-- Start of Collected material --

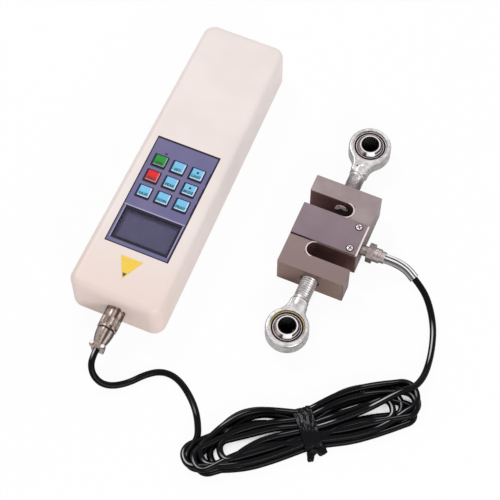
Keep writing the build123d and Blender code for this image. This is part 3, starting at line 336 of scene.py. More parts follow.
def keyFinish(name, top, low, lipStrength):
    # satin key cap: painted highlight along its right and near edges, deeper towards the legend, and painted
    # shade at its foot
    s = panelLook
    f = Finish(name)
    nearX, nearY = nearestKey(f)
    wear = f.noise(420.0, detail=3.0)
    base = f.mix((nearY + 1.6 * wear).ease(-3.4, 1.6), low, top)
    # painted highlight along the right and near edges
    lip = nearX.ease(*s["lipRight"]).larger(1.0 - nearY.ease(*s["lipNear"]))
    base = f.mix(lip * lipStrength, base, f.mix(0.7, top, (0.92, 0.95, 0.97)))
    # painted shade at the foot of the cap
    base = f.mix(1.0 - f.z.ease(*s["capFoot"]), base, s["keyShade"])
    return f.close(colour=base, roughness=0.36 + 0.12 * wear, specular=0.25,
                   normal=f.bump(wear, 0.08, 0.00005))


# the sticker's black tip, in millimetres
stickerTip = {"top": -98.2, "point": -101.6, "halfWidth": 1.72, "narrowing": 0.52}


def stickerFinish():
    s = stickerTip
    f = Finish("printed_sticker")
    ink = f.noise(700.0, detail=2.0)
    base = f.mix(ink.ease(0.3, 0.8), tint(246, 205, 46), tint(232, 186, 30))
    # the black tip keeps a yellow rim
    below = s["top"] - f.y
    inside = (s["halfWidth"] - abs(f.x)) - below * s["narrowing"]
    depth = below.smaller((f.y - s["point"]) * 4.0).smaller(inside)
    base = f.mix(depth.ease(-0.15, 0.15), base, tint(24, 20, 18))
    return f.close(colour=base, roughness=0.34 + 0.1 * ink, coat=0.4, coatRoughness=0.15)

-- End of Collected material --

§ Exercise
Only the lines from the opening of the material through the line with "normal=f.bump(wear, 0.08, 0.00005))" should be echoed, exactly as written.

§ Response
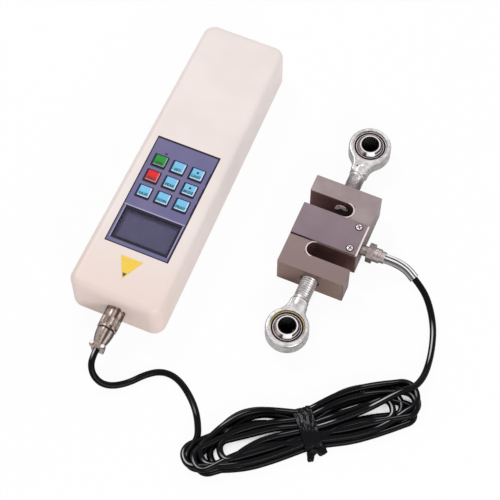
Keep writing the build123d and Blender code for this image. This is part 3, starting at line 336 of scene.py. More parts follow.
def keyFinish(name, top, low, lipStrength):
    # satin key cap: painted highlight along its right and near edges, deeper towards the legend, and painted
    # shade at its foot
    s = panelLook
    f = Finish(name)
    nearX, nearY = nearestKey(f)
    wear = f.noise(420.0, detail=3.0)
    base = f.mix((nearY + 1.6 * wear).ease(-3.4, 1.6), low, top)
    # painted highlight along the right and near edges
    lip = nearX.ease(*s["lipRight"]).larger(1.0 - nearY.ease(*s["lipNear"]))
    base = f.mix(lip * lipStrength, base, f.mix(0.7, top, (0.92, 0.95, 0.97)))
    # painted shade at the foot of the cap
    base = f.mix(1.0 - f.z.ease(*s["capFoot"]), base, s["keyShade"])
    return f.close(colour=base, roughness=0.36 + 0.12 * wear, specular=0.25,
                   normal=f.bump(wear, 0.08, 0.00005))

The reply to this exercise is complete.